● SUPPLIED INFORMATION
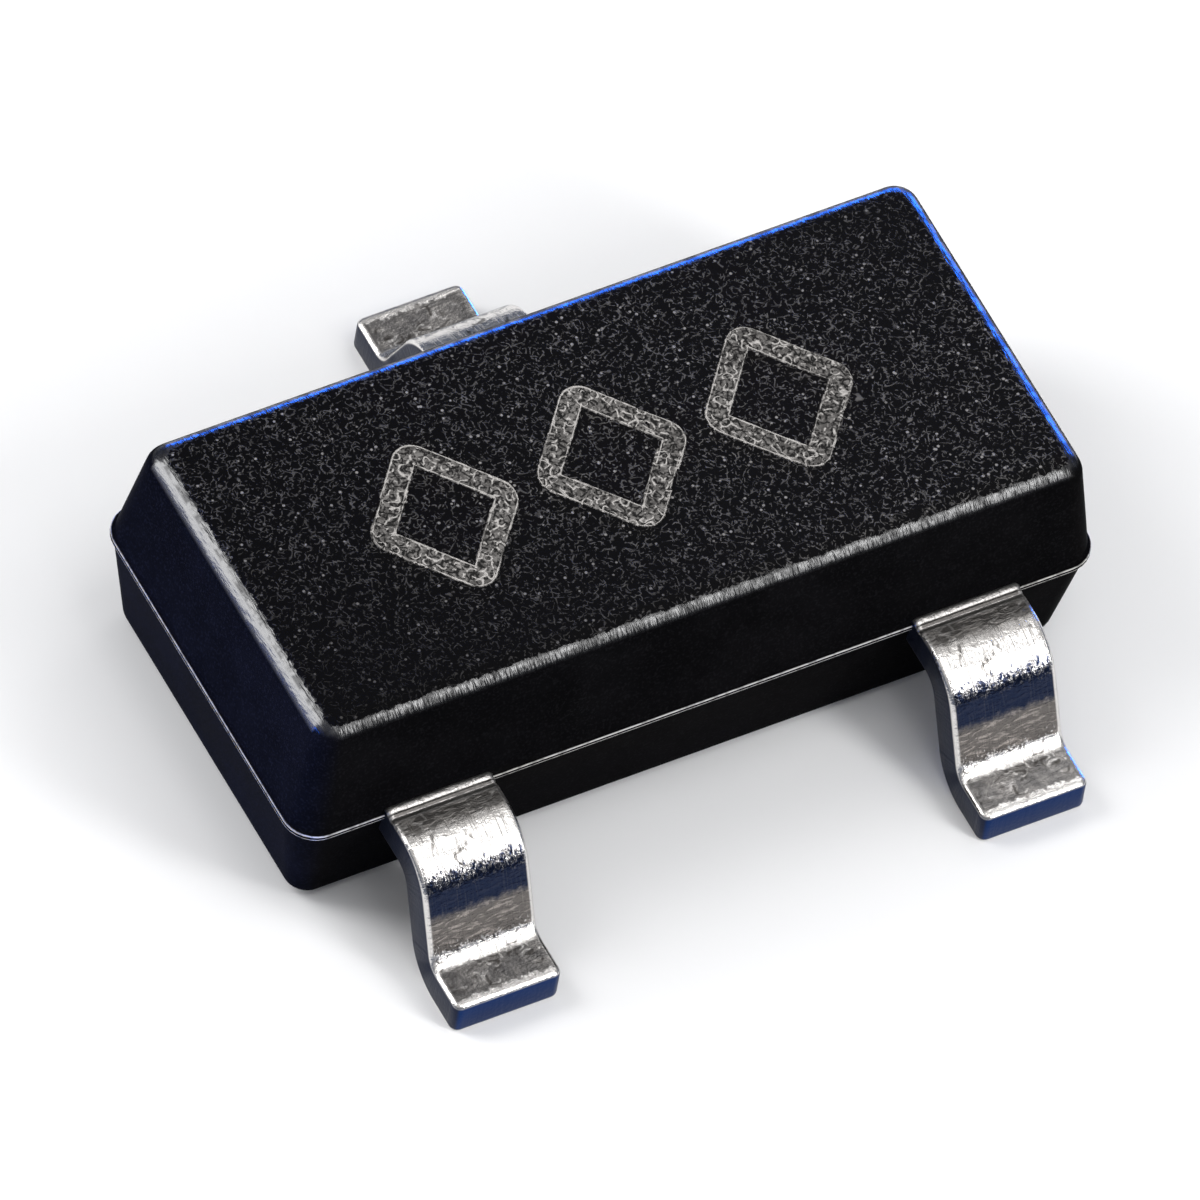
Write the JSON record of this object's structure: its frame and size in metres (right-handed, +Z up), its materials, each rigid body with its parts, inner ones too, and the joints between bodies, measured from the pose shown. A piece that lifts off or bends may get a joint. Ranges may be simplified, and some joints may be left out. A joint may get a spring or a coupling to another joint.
{
  "type": "sot-23 transistor",
  "caption": "Small surface-mount transistor: a black moulded body with gull-wing leads on both long sides, die and bond wires inside.",
  "frame": {"origin": "middle of the footprint, on the plane that the three feet stand on", "axes": "+X along the length of the body, +Y towards the single lead, +Z up from the board"},
  "size_m": [0.0028, 0.0026, 0.0009],
  "materials": {
    "black_epoxy": "fine matte moulded epoxy, slightly glossy on the drafted sides",
    "tin_plating": "bright tin plating with fine handling scratches",
    "silicon": "polished silicon with passivated top",
    "silver_adhesive": "silver-filled adhesive",
    "gold_wire": "drawn gold wire"
  },
  "bodies": {
    "root": {"moulded_body": "black_epoxy", "base_lead": "tin_plating", "emitter_lead": "tin_plating", "collector_lead": "tin_plating", "silicon_die": "silicon", "die_attach": "silver_adhesive", "base_bond_wire": "gold_wire", "emitter_bond_wire": "gold_wire"}
  },
  "joints": []
}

● SHORT TASK
Please repeat the material above, word for word and in full.

● PROBLEM SOLUTION
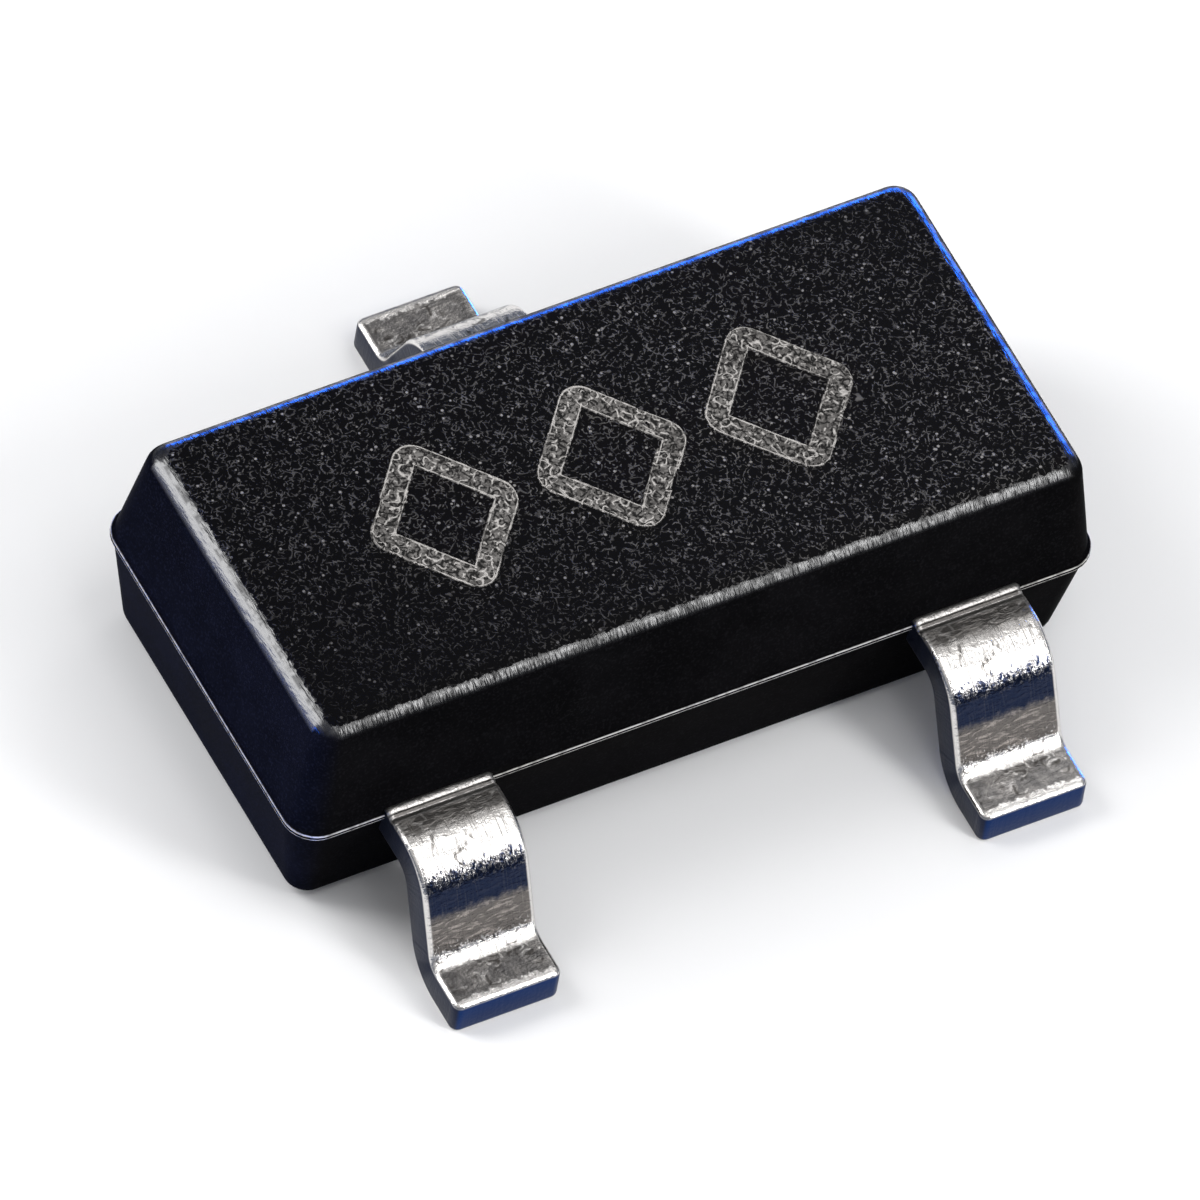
Write the JSON record of this object's structure: its frame and size in metres (right-handed, +Z up), its materials, each rigid body with its parts, inner ones too, and the joints between bodies, measured from the pose shown. A piece that lifts off or bends may get a joint. Ranges may be simplified, and some joints may be left out. A joint may get a spring or a coupling to another joint.
{
  "type": "sot-23 transistor",
  "caption": "Small surface-mount transistor: a black moulded body with gull-wing leads on both long sides, die and bond wires inside.",
  "frame": {"origin": "middle of the footprint, on the plane that the three feet stand on", "axes": "+X along the length of the body, +Y towards the single lead, +Z up from the board"},
  "size_m": [0.0028, 0.0026, 0.0009],
  "materials": {
    "black_epoxy": "fine matte moulded epoxy, slightly glossy on the drafted sides",
    "tin_plating": "bright tin plating with fine handling scratches",
    "silicon": "polished silicon with passivated top",
    "silver_adhesive": "silver-filled adhesive",
    "gold_wire": "drawn gold wire"
  },
  "bodies": {
    "root": {"moulded_body": "black_epoxy", "base_lead": "tin_plating", "emitter_lead": "tin_plating", "collector_lead": "tin_plating", "silicon_die": "silicon", "die_attach": "silver_adhesive", "base_bond_wire": "gold_wire", "emitter_bond_wire": "gold_wire"}
  },
  "joints": []
}